== Provided material

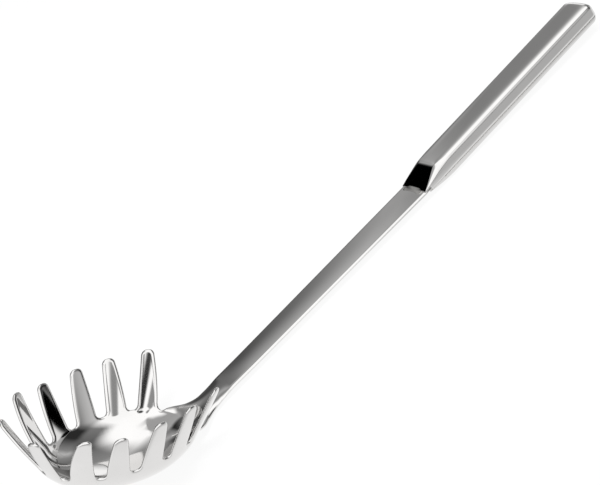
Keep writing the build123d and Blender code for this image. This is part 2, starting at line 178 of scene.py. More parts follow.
class HeadSizes(bpy.types.PropertyGroup):
    """Sizes of the stamped head, its neck, the shank and the tang."""

    sheet: length("Sheet", 1.65, "Thickness of the sheet")
    edge_round: length("Edge rounding", 1.2, "How far in from an edge the sheet begins to thin")
    base_radius: length("Base radius", 45.0, "Flat arc of the dish's base")
    base_turn: angle("Base turn", 23.0, "How far the base arc turns")
    side_radius: length("Side radius", 18.4, "Arc between the base and the wall")
    side_turn: angle("Side turn", 43.0, "How far the side arc turns")
    oval_ratio: number("Oval ratio", 1.24, "Length of the dish against its width")
    dish_centre: length("Dish centre", 0.8, "Centre of the oval along the head")
    wall_start: length("Wall start", -6.0, "Level where the wall leaves the dish")
    tine_height: length("Tine height", 20.8, "Of a plain tine, over the gap floors")
    end_lean: angle("End lean", 34.5, "Outward lean of the wall, front and back")
    side_lean: angle("Side lean", 24.0, "Outward lean of the wall at the sides")
    tip_shift: length("Tip shift", 1.6, "How far the oval's centre moves back at tine height")
    tip_width: length("Tip width", 5.3, "Width of a tine's tip")
    tip_round: length("Tip rounding", 2.2, "Radius of a tip's corners")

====

# Given task
All of the lines above must be returned exactly.

# Completed task
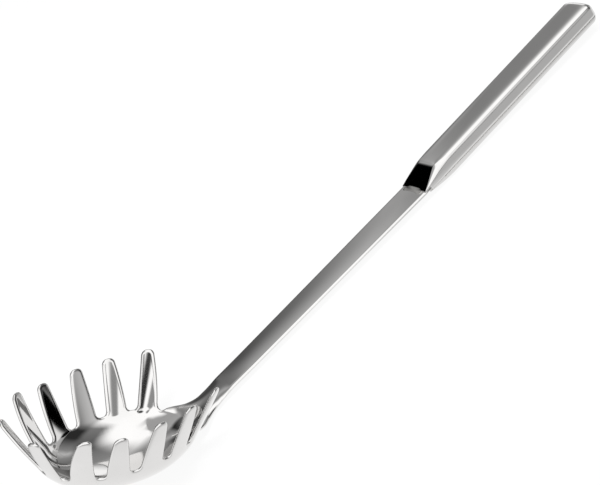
Keep writing the build123d and Blender code for this image. This is part 2, starting at line 178 of scene.py. More parts follow.
class HeadSizes(bpy.types.PropertyGroup):
    """Sizes of the stamped head, its neck, the shank and the tang."""

    sheet: length("Sheet", 1.65, "Thickness of the sheet")
    edge_round: length("Edge rounding", 1.2, "How far in from an edge the sheet begins to thin")
    base_radius: length("Base radius", 45.0, "Flat arc of the dish's base")
    base_turn: angle("Base turn", 23.0, "How far the base arc turns")
    side_radius: length("Side radius", 18.4, "Arc between the base and the wall")
    side_turn: angle("Side turn", 43.0, "How far the side arc turns")
    oval_ratio: number("Oval ratio", 1.24, "Length of the dish against its width")
    dish_centre: length("Dish centre", 0.8, "Centre of the oval along the head")
    wall_start: length("Wall start", -6.0, "Level where the wall leaves the dish")
    tine_height: length("Tine height", 20.8, "Of a plain tine, over the gap floors")
    end_lean: angle("End lean", 34.5, "Outward lean of the wall, front and back")
    side_lean: angle("Side lean", 24.0, "Outward lean of the wall at the sides")
    tip_shift: length("Tip shift", 1.6, "How far the oval's centre moves back at tine height")
    tip_width: length("Tip width", 5.3, "Width of a tine's tip")
    tip_round: length("Tip rounding", 2.2, "Radius of a tip's corners")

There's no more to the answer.